Negli anni Novanta iniziano a crescere con decisione gli investimenti esteri nei settori terziari. Tra il 1985 e il 1995 il numero di imprese a partecipazione estera in provincia di Torino cresce del 63%, mentre l’aumento del numero dei relativi addetti è pari solo al 32%, in relazione ad un forte effetto di ridimensionamento delle imprese già partecipate. Si amplia il numero di paesi investitori (da 11 a 17), ma la presenza dei paesi extra-europei (a parte gli USA) è ancora molto limitata, con quattro soli paesi (USA, Germania, Francia e Regno Unito) che controllano oltre il 70% delle imprese e degli addetti. Da segnalare in questo periodo la forte crescita degli IDE tedeschi, con importanti acquisizioni nell’automotive, nella meccanica strumentale e nella chimica.
La consistenza degli investimenti esteri nell’industria torinese cresce ancora negli ultimi anni Novanta e all’inizio del Duemila. Si conferma l’interesse delle multinazionali estere verso le filiere della meccanica strumentale e automotive, mentre si riduce la consistenza delle partecipazioni in comparti meno strettamente correlati alla vocazione manifatturiera torinese, come i prodotti elettrici, la carta, l’editoria, l’elettronica e telecomunicazioni, le bevande e i prodotti chimici.
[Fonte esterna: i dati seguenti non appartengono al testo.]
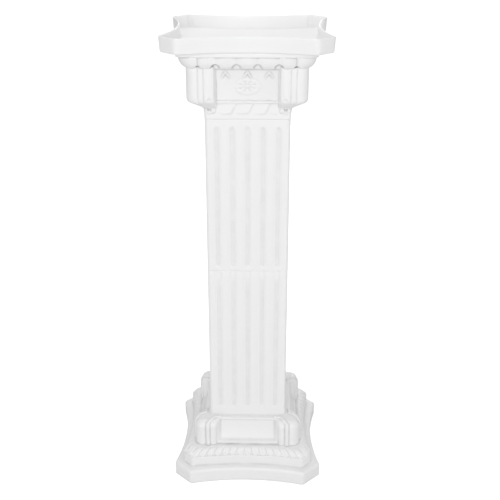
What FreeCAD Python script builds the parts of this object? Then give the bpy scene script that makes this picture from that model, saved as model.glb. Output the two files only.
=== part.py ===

Nei primi anni Duemila si registra tuttavia un brusco calo di tendenza: la consistenza degli investimenti esteri nell’industria manifatturiera inizia a calare, sia in termini di numero di imprese partecipate, sia soprattutto in termini di numero di addetti, per effetto di un generalizzato processo di downsizing delle dimensioni aziendali.